Medidas Imediatas e Cooperação Interinstitucional

Além das condenações de mérito, a Justiça Federal concedeu tutela antecipada (medidas de urgência) para situações futuras, visando evitar novos danos ambientais:

  • CPFL: Deve se abster de realizar novas ligações de energia elétrica sem autorização expressa da CETESB ou do IBAMA.
  • União: Deve cessar imediatamente a concessão de novos subsídios ao fornecimento de energia elétrica em construções nas APPs do rio Pardo sem autorização ambiental explícita e análise socioeconômica.
  • Municípios: Devem se abster de fornecer novas autorizações para supressão de vegetação, licenciamento ambiental, novas ligações elétricas ou abertura/manutenção de vias de acesso em APPs, salvo com prévia autorização da CETESB ou do IBAMA.

Entretanto, o pedido do MPF para corte imediato de “gatos de energia” pela CPFL e a abstenção dos municípios de conceder qualquer instrumento jurídico para regularização de construções em APP foram indeferidos.
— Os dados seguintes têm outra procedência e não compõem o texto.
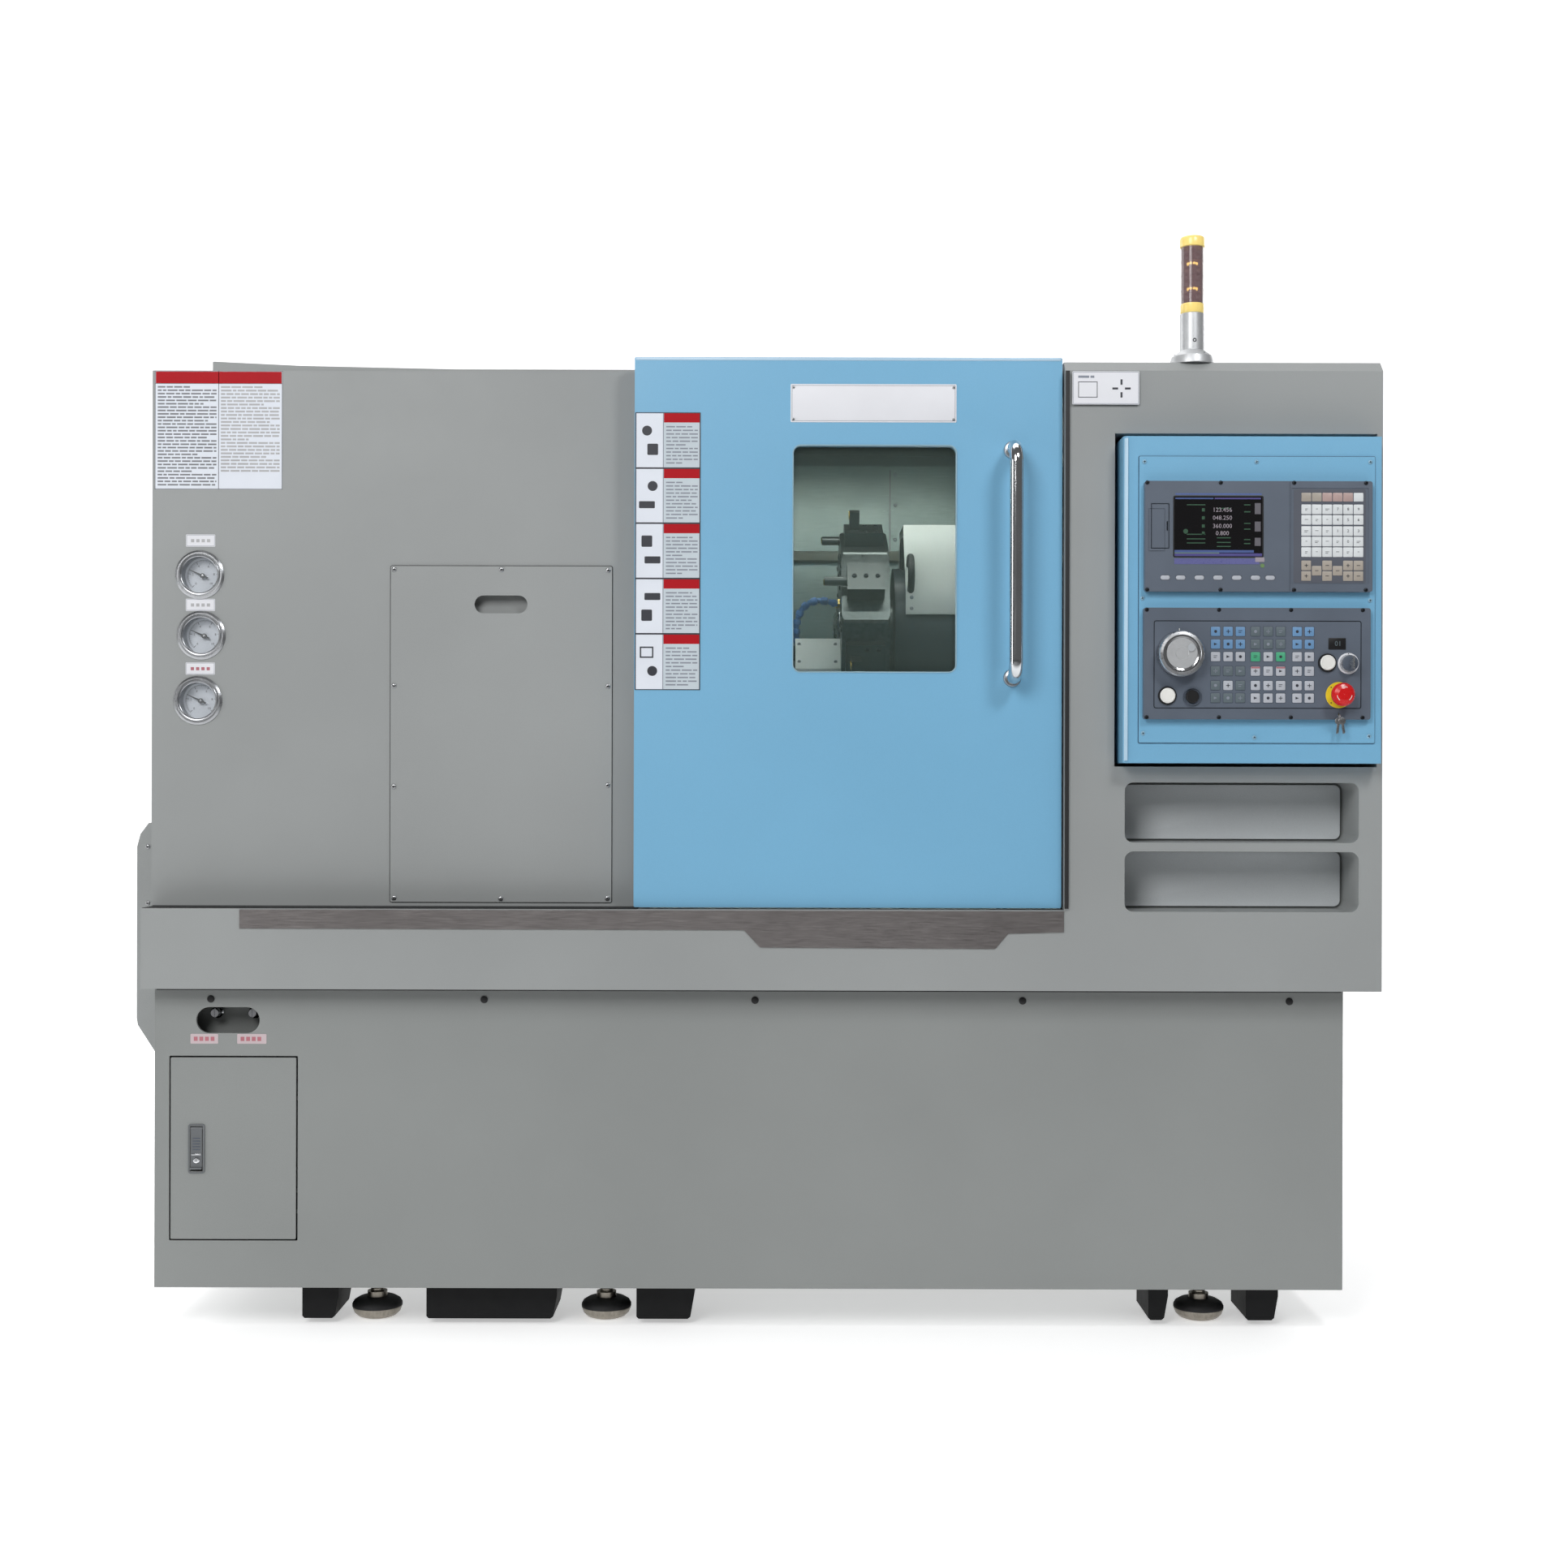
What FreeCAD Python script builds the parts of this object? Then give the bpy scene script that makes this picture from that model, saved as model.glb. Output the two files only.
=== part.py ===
import FreeCAD, Part
import math
import os
import Sketcher

# Small slant-bed turning lathe, full size, millimetres.
# Frame: +Z up, the operator stands on the -Y side, +X to the operator's right.
# Origin: centre of the machine's footprint on the floor.

V = FreeCAD.Vector
doc = FreeCAD.newDocument("turning_lathe")
sheet = doc.addObject("Spreadsheet::Sheet", "dims")
_row = [0]
_used = set()
VAL = {}


def cell(alias, value, note=""):
    """Adds one driving dimension to the sheet and returns its expression."""
    base = alias
    k = 2
    while alias in _used:
        alias = "%s_%d" % (base, k)
        k += 1
    _used.add(alias)
    _row[0] += 1
    r = _row[0]
    sheet.set("A%d" % r, alias)
    sheet.set("B%d" % r, repr(round(float(value), 4)))
    sheet.setAlias("B%d" % r, alias)
    if note:
        sheet.set("C%d" % r, note)
    VAL[alias] = float(value)
    return "dims." + alias


# ---- main dimensions of the machine -------------------------------------
cell("width_left", 1073.0, "left face of the hood and apron, from the centre")
cell("width_right", 1110.0, "right face of the control column")
cell("front_plane", 700.0, "apron and column front face")
cell("rear_plane", 600.0, "rear of the enclosure")
cell("cabinet_rear", 795.0, "rear of the electrical cabinet")
cell("foot_height", 79.0, "floor to the underside of the base")
cell("apron_low", 615.0)
cell("apron_top", 757.0)
cell("hood_top", 1715.0)
cell("column_top", 1724.5)
cell("column_left", 551.0)
cell("hood_front", 640.0)
cell("sheet_wall", 6.0, "welded sheet thickness of the covers")
cell("spindle_height", 1060.0)
cell("spindle_depth", -300.0)
cell("slant_angle", 45.0)
cell("centre_over_bed", 300.0, "spindle axis above the slanted bed plane")
cell("turret_gap", 340.0, "parked turret axis to spindle axis")

XL = -VAL["width_left"]
XR = VAL["width_right"]
YF = -VAL["front_plane"]
YR = VAL["rear_plane"]
YC = VAL["cabinet_rear"]
ZF = VAL["foot_height"]
ZA0 = VAL["apron_low"]
ZA1 = VAL["apron_top"]
ZH = VAL["hood_top"]
ZC = VAL["column_top"]
XC = VAL["column_left"]
YH = -VAL["hood_front"]
TW = VAL["sheet_wall"]
SY = VAL["spindle_depth"]
SZ = VAL["spindle_height"]
HB = VAL["centre_over_bed"]
S45 = math.sin(math.radians(VAL["slant_angle"]))
PY = SY + HB * S45
PZ = SZ - HB * S45


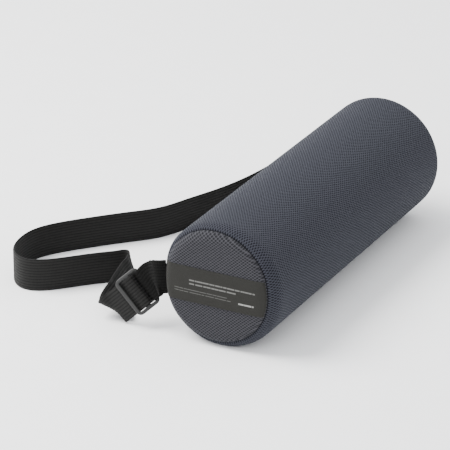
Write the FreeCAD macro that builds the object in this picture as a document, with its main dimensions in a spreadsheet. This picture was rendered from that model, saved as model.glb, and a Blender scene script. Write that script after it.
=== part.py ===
"""Lumbar support roll: a foam cylinder in a zipped mesh cover, with an elastic strap and a tri-glide buckle.

Frame: X along the roll (labelled front end at -X), +Y the strap side, which faces the backrest, +Z up.
The origin is the centre of the narrow flat that the roll rests on. Units are millimetres.
"""
import FreeCAD, Part
import math
import os

import Sketcher
from FreeCAD import Placement, Rotation, Vector

# name, value in mm (degrees for angles), what it is
DIMENSIONS = [
    ("outer_radius", 46.0, "roll radius over the cover"),
    ("roll_length", 280.0, "roll length over the end panels"),
    ("rest_depth", 0.5, "depth of the flat pressed under the roll"),
    ("cloth", 1.2, "thickness of the spacer-mesh cover"),
    ("fit_gap", 0.2, "room between cover and foam"),
    ("front_round", 11.5, "rounding at the labelled end"),
    ("rear_round", 7.0, "rounding at the other end"),
    ("front_seam", 42.0, "radius of the front panel's seam circle"),
    ("rear_seam", 43.4, "radius of the rear panel's seam circle"),
    ("seam_groove", 1.2, "width of the groove where sleeve and panel meet"),
    ("thread_radius", 0.45, "radius of the seam thread"),
    ("label_width", 27.0, "width of the label ribbon"),
    ("label_thick", 0.35, "thickness of the label ribbon"),
    ("web_width", 25.0, "width of the elastic webbing"),
    ("web_thick", 1.5, "thickness of the elastic webbing"),
    ("buckle_long", 31.0, "tri-glide size across the webbing"),
    ("buckle_short", 20.0, "tri-glide size along the webbing"),
    ("buckle_thick", 2.6, "tri-glide thickness"),
    ("buckle_corner", 4.0, "tri-glide corner radius"),
    ("slot_long", 26.0, "tri-glide slot length"),
    ("slot_short", 5.6, "tri-glide slot width"),
    ("slot_pitch", 8.9, "distance between the two slots' centres"),
    ("zip_angle", 15.0, "zip's place round the roll, above the +Y side"),
    ("zip_length", 200.0, "length of the row of teeth"),
    ("zip_gap", 13.0, "width of the cover's slit for the zip"),
    ("tape_width", 5.4, "visible width of each zip tape"),
    ("tape_thick", 0.6, "thickness of the zip tape"),
    ("teeth_width", 1.65, "width of each row of teeth"),
    ("teeth_height", 1.2, "height of the teeth over the tape"),
    ("runner_long", 11.0, "zip slider length"),
    ("runner_wide", 8.4, "zip slider width"),
    ("runner_high", 2.35, "zip slider height"),
    ("pull_long", 24.0, "zip pull length"),
    ("pull_wide", 7.0, "zip pull width"),
    ("pull_thick", 1.2, "zip pull thickness"),
    ("pull_window", 5.2, "reach of the window behind the pull's end bar"),
    ("arch_long", 6.8, "length of the slider's arch"),
    ("arch_wide", 2.2, "width of the slider's arch"),
    ("arch_wall", 0.7, "thickness of the slider's arch"),
    ("arch_room", 2.0, "height of the opening under the arch"),
    ("web_gap", 0.35, "room between webbing and what it passes"),
]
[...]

A Justiça considerou que a situação de “gatos” não possui periculum in mora comprovado e que a proibição de regularização seria desproporcional, uma vez que a ilegalidade da construção já impede sua regularização.

A sentença também “faculta aos réus” a criação de um “Grupo de Trabalho Interinstitucional” para coordenar, planejar e executar as medidas. Caso esse grupo seja instituído, os prazos das condenações começarão a correr 30 dias após sua formalização, permitindo uma ação mais articulada entre os envolvidos.

O descumprimento de qualquer uma das obrigações impostas implicará em uma multa diária de R$ 5.000,00, além da possibilidade de execução específica das medidas. A decisão, proferida no dia 13 de junho de 2025, marca um precedente importante na responsabilização de entes públicos e empresas pela proteção das APPs no Brasil.